* **Supplied information**:

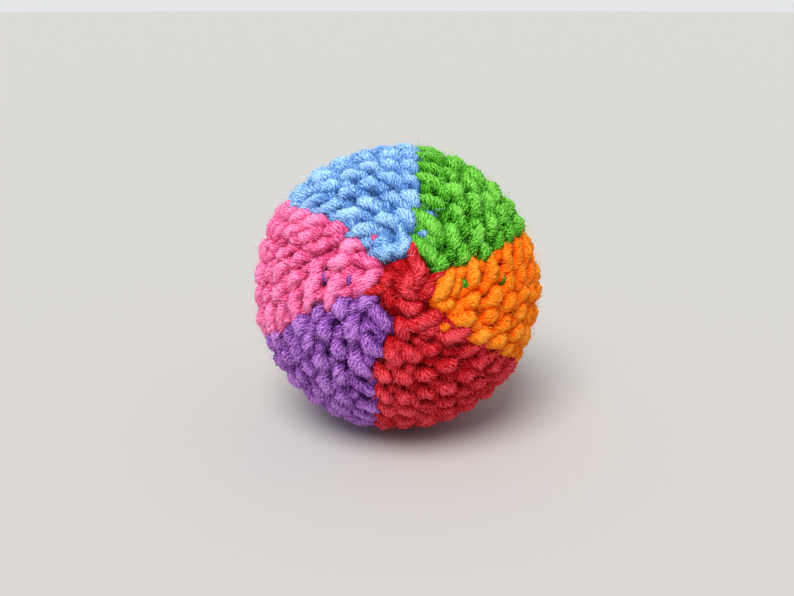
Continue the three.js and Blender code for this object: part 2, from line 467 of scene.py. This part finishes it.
def stitches_in(panel, round_):
    """How many stitches a panel holds in a round."""
    middle = (round_ + 0.5) * ROUND_ANGLE
    each = min(round_ + 1, ROUNDS - round_, WIDEST_PANEL_STITCHES)
    stitch_angle = TURN / PANELS / each
    return max(1, round((border(panel + 1, middle) - border(panel, middle)) / stitch_angle))


def stitch_angle_in(panel, round_):
    """How far round the ball one stitch of a panel reaches."""
    middle = (round_ + 0.5) * ROUND_ANGLE
    return (border(panel + 1, middle) - border(panel, middle)) / stitches_in(panel, round_)


def stitch_point(panel, round_, number, along, across, height):
    """Where a point of a stitch lies on the ball."""
    from_pole = (round_ + across) * ROUND_ANGLE
    last = border(panel + 1, (round_ + 0.5) * ROUND_ANGLE)
    early = EARLY_START * min(max((round_ - 1) / (EARLY_FROM - 1), 0), 1)
    around = last - (number + 0.5 + along - early) * stitch_angle_in(panel, round_)
    return ball_point(from_pole, around, sizes().fabric_middle + height * MM)


# Yarn


def link(obj):
    bpy.context.scene.collection.objects.link(obj)
    return obj


def baked(obj, name):
    """The mesh of an object with its modifiers; the object itself goes."""
    mesh = bpy.data.meshes.new_from_object(
        obj.evaluated_get(bpy.context.evaluated_depsgraph_get()))
    bpy.data.objects.remove(obj)
    mesh.name = name
    return mesh


def yarn_profile():
    """The section of the yarn: a ring of ply ridges."""
    s = sizes()
    curve = bpy.data.curves.new("yarn_profile", "CURVE")
    curve.dimensions = "2D"
    spline = curve.splines.new("POLY")
    count = 2 * s.ply_ridges
    spline.points.add(count - 1)
    for i, point in enumerate(spline.points):
        angle = TURN * i / count
        radius = s.yarn_radius * (1 + (RIDGE_DEPTH if i % 2 else -RIDGE_DEPTH))
        point.co = (radius * math.cos(angle), radius * math.sin(angle), 0, 1)
    spline.use_cyclic_u = True
    return link(bpy.data.objects.new("yarn_profile", curve))


def add_yarn_run(bm, points, profile):
    """Adds one run of yarn to a bmesh. Each of its points holds a place and a fullness."""
    s = sizes()
    curve = bpy.data.curves.new("yarn_run", "CURVE")
    curve.dimensions = "3D"
    curve.bevel_mode = "OBJECT"
    curve.bevel_object = profile
    curve.use_fill_caps = True
    spline = curve.splines.new("NURBS")
    spline.points.add(len(points) - 1)
    length = 0
    previous = points[0][0]
    for point, (place, fullness) in zip(spline.points, points):
        length += (place - previous).length
        previous = place
        point.co = (*place, 1)
        point.radius = fullness
        point.tilt = length * s.twist
    spline.order_u = 4
    spline.use_endpoint_u = True
    spline.resolution_u = 2
    mesh = baked(link(bpy.data.objects.new("yarn_run", curve)), "yarn_run")
    bpy.data.curves.remove(curve)

    # The run's UV map in millimetres: along the yarn and round it
    layer = mesh.uv_layers[0].data
    uv = np.empty(2 * len(layer), dtype=np.float32)
    layer.foreach_get("uv", uv)
    uv[0::2] *= length / MM
    uv[1::2] *= TURN * s.yarn_radius / MM
    layer.foreach_set("uv", uv)
    bm.from_mesh(mesh)
    bpy.data.meshes.remove(mesh)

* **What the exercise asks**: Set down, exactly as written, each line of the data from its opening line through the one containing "return mesh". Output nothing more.

* **Exercise output**:
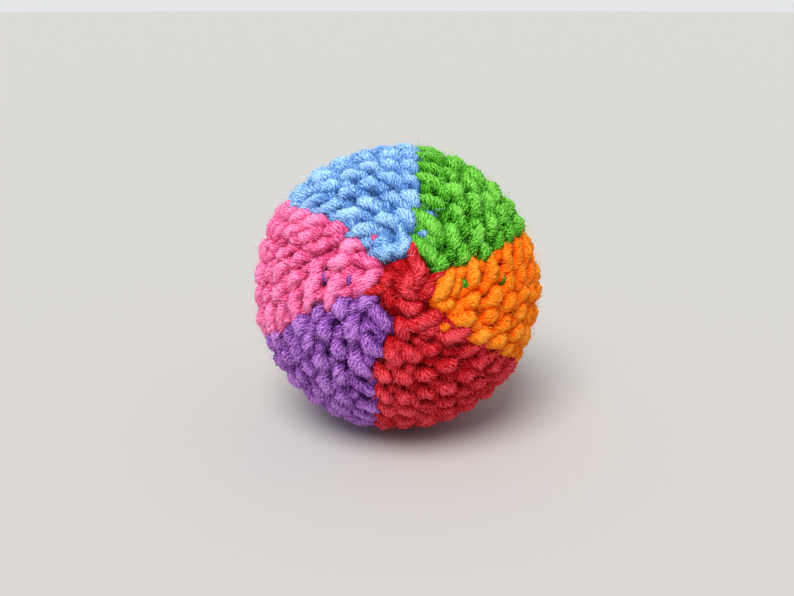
Continue the three.js and Blender code for this object: part 2, from line 467 of scene.py. This part finishes it.
def stitches_in(panel, round_):
    """How many stitches a panel holds in a round."""
    middle = (round_ + 0.5) * ROUND_ANGLE
    each = min(round_ + 1, ROUNDS - round_, WIDEST_PANEL_STITCHES)
    stitch_angle = TURN / PANELS / each
    return max(1, round((border(panel + 1, middle) - border(panel, middle)) / stitch_angle))


def stitch_angle_in(panel, round_):
    """How far round the ball one stitch of a panel reaches."""
    middle = (round_ + 0.5) * ROUND_ANGLE
    return (border(panel + 1, middle) - border(panel, middle)) / stitches_in(panel, round_)


def stitch_point(panel, round_, number, along, across, height):
    """Where a point of a stitch lies on the ball."""
    from_pole = (round_ + across) * ROUND_ANGLE
    last = border(panel + 1, (round_ + 0.5) * ROUND_ANGLE)
    early = EARLY_START * min(max((round_ - 1) / (EARLY_FROM - 1), 0), 1)
    around = last - (number + 0.5 + along - early) * stitch_angle_in(panel, round_)
    return ball_point(from_pole, around, sizes().fabric_middle + height * MM)


# Yarn


def link(obj):
    bpy.context.scene.collection.objects.link(obj)
    return obj


def baked(obj, name):
    """The mesh of an object with its modifiers; the object itself goes."""
    mesh = bpy.data.meshes.new_from_object(
        obj.evaluated_get(bpy.context.evaluated_depsgraph_get()))
    bpy.data.objects.remove(obj)
    mesh.name = name
    return mesh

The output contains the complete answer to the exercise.